→ WHAT IS ASKED: Output, word for word, every line from the start of the listing down to and including the line that contains "thread = s.ramp(x, -0.35, -0.6)"; include nothing else.
— Start of SOURCE MATERIAL —
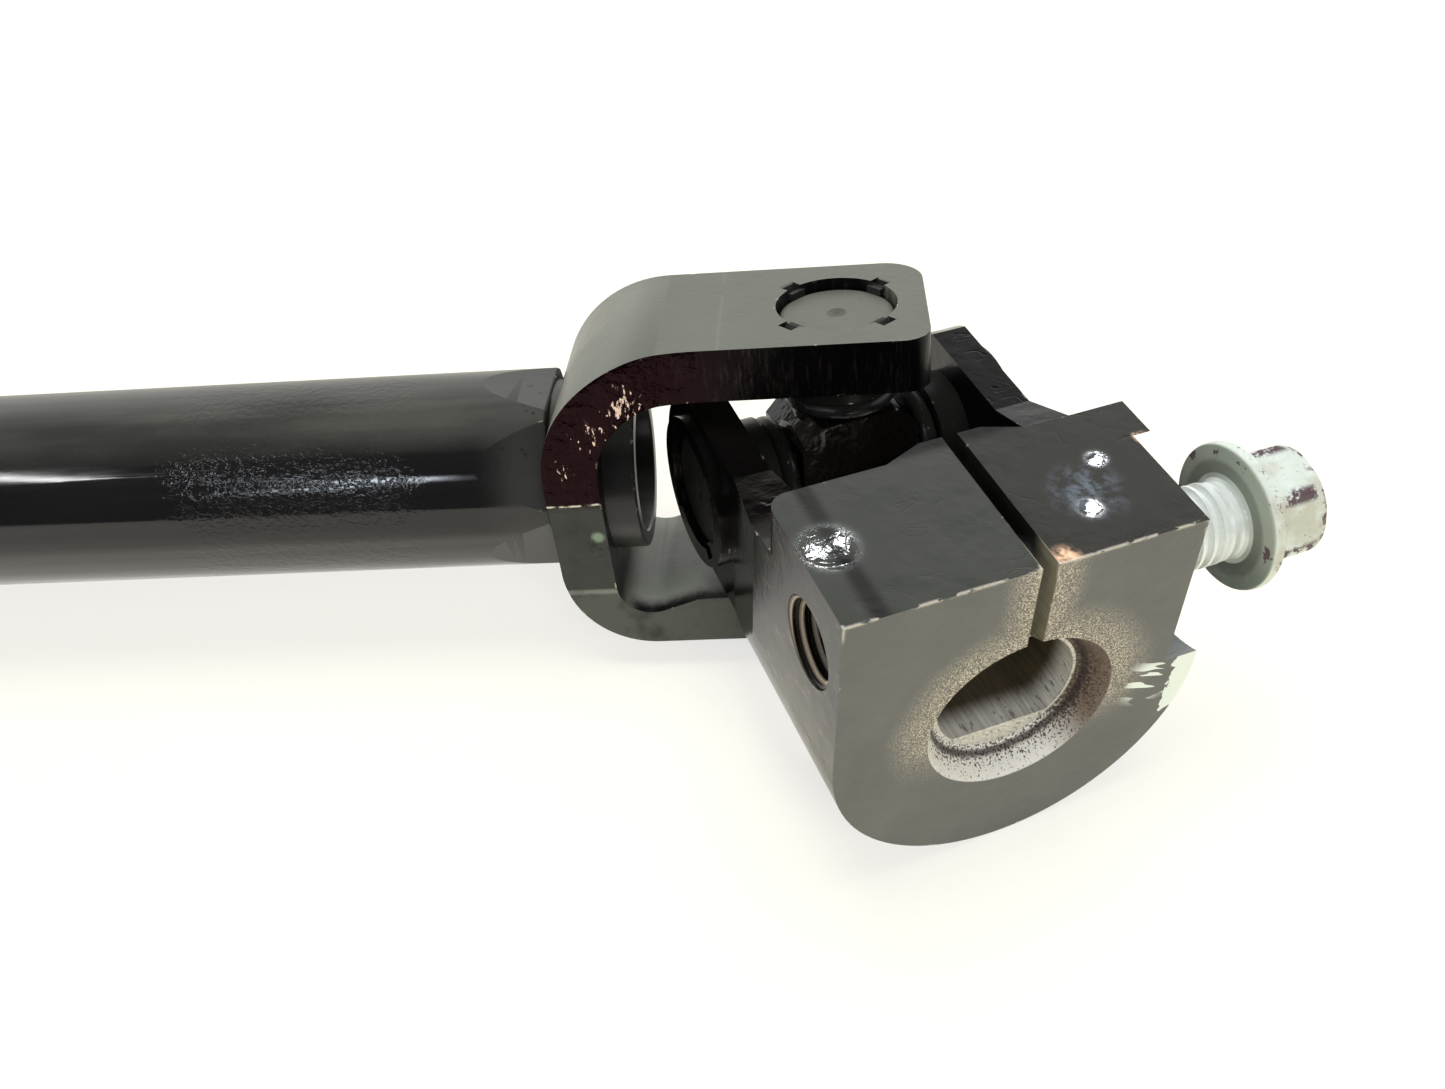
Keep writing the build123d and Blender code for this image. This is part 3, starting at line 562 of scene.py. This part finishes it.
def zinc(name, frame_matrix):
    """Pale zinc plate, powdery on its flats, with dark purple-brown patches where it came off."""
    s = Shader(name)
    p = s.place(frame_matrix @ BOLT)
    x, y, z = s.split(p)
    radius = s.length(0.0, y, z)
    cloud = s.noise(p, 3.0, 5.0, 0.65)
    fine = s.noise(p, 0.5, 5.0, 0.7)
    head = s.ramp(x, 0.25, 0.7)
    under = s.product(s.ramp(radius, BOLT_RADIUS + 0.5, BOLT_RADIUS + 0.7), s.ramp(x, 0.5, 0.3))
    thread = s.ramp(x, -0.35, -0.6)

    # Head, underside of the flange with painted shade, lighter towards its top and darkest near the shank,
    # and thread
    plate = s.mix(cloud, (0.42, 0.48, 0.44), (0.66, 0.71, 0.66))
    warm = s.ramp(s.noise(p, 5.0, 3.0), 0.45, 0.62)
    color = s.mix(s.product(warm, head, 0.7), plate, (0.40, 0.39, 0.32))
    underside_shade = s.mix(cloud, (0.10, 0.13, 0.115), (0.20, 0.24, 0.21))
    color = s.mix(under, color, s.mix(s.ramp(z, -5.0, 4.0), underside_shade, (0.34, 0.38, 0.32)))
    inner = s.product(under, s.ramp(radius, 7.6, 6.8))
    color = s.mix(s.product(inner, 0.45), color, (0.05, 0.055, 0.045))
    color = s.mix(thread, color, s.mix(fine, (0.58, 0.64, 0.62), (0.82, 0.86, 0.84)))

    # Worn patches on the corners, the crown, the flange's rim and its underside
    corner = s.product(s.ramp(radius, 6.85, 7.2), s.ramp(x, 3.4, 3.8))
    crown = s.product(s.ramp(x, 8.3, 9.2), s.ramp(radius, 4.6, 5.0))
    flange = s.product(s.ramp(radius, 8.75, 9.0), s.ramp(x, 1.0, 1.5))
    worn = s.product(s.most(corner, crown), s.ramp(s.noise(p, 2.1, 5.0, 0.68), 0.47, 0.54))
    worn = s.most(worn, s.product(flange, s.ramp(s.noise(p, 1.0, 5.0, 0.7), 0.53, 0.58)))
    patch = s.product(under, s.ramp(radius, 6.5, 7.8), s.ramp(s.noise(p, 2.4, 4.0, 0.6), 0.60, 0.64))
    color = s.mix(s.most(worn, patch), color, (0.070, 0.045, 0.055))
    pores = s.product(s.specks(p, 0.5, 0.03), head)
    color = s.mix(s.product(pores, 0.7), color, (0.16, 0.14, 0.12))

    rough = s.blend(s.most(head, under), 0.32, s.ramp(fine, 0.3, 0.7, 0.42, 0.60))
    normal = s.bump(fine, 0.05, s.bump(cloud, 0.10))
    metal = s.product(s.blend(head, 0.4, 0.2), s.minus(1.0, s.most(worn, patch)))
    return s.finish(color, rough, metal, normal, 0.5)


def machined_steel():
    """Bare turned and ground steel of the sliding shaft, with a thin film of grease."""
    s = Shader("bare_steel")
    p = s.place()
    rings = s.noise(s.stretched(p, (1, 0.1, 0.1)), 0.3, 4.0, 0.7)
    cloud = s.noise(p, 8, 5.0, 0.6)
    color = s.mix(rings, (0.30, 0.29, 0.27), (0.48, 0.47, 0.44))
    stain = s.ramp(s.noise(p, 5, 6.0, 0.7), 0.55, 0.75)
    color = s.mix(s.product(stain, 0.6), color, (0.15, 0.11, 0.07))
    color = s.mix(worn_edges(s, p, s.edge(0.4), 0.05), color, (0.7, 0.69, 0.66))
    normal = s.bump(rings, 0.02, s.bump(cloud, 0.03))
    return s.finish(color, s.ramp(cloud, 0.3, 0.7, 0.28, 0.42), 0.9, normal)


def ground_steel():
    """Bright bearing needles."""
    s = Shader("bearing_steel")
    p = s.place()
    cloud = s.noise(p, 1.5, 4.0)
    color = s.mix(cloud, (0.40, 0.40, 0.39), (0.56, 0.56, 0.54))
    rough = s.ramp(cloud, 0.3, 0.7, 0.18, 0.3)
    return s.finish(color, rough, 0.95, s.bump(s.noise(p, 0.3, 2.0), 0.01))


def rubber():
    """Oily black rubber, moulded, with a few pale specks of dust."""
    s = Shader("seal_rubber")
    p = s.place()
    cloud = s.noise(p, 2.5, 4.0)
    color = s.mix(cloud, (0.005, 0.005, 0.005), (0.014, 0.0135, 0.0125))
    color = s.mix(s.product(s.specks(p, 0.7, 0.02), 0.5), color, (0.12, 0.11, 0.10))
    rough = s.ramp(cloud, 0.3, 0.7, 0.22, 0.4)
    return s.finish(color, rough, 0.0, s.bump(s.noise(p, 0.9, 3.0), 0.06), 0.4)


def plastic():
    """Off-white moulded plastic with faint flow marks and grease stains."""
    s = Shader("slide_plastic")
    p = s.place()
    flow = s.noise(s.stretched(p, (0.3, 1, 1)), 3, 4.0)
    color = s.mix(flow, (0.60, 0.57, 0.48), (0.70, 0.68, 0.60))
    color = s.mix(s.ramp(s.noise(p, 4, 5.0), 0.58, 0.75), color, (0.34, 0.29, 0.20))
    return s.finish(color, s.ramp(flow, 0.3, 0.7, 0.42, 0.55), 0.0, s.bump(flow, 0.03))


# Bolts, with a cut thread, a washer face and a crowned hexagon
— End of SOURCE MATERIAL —
→ OUTPUT FOR THIS EXERCISE:
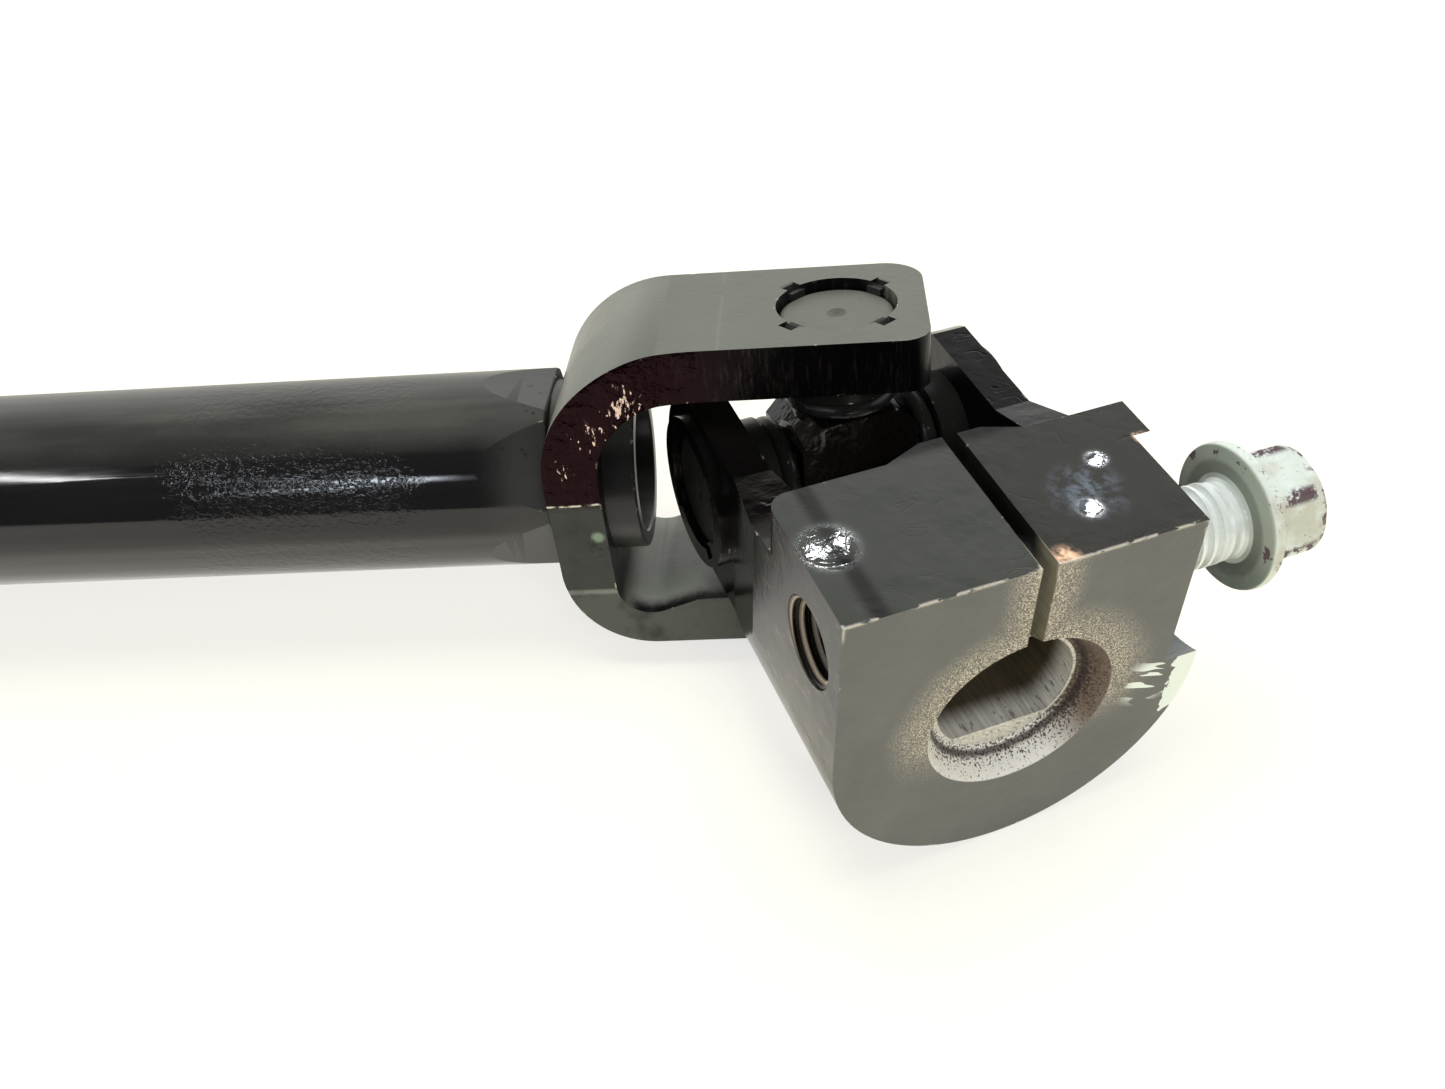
Keep writing the build123d and Blender code for this image. This is part 3, starting at line 562 of scene.py. This part finishes it.
def zinc(name, frame_matrix):
    """Pale zinc plate, powdery on its flats, with dark purple-brown patches where it came off."""
    s = Shader(name)
    p = s.place(frame_matrix @ BOLT)
    x, y, z = s.split(p)
    radius = s.length(0.0, y, z)
    cloud = s.noise(p, 3.0, 5.0, 0.65)
    fine = s.noise(p, 0.5, 5.0, 0.7)
    head = s.ramp(x, 0.25, 0.7)
    under = s.product(s.ramp(radius, BOLT_RADIUS + 0.5, BOLT_RADIUS + 0.7), s.ramp(x, 0.5, 0.3))
    thread = s.ramp(x, -0.35, -0.6)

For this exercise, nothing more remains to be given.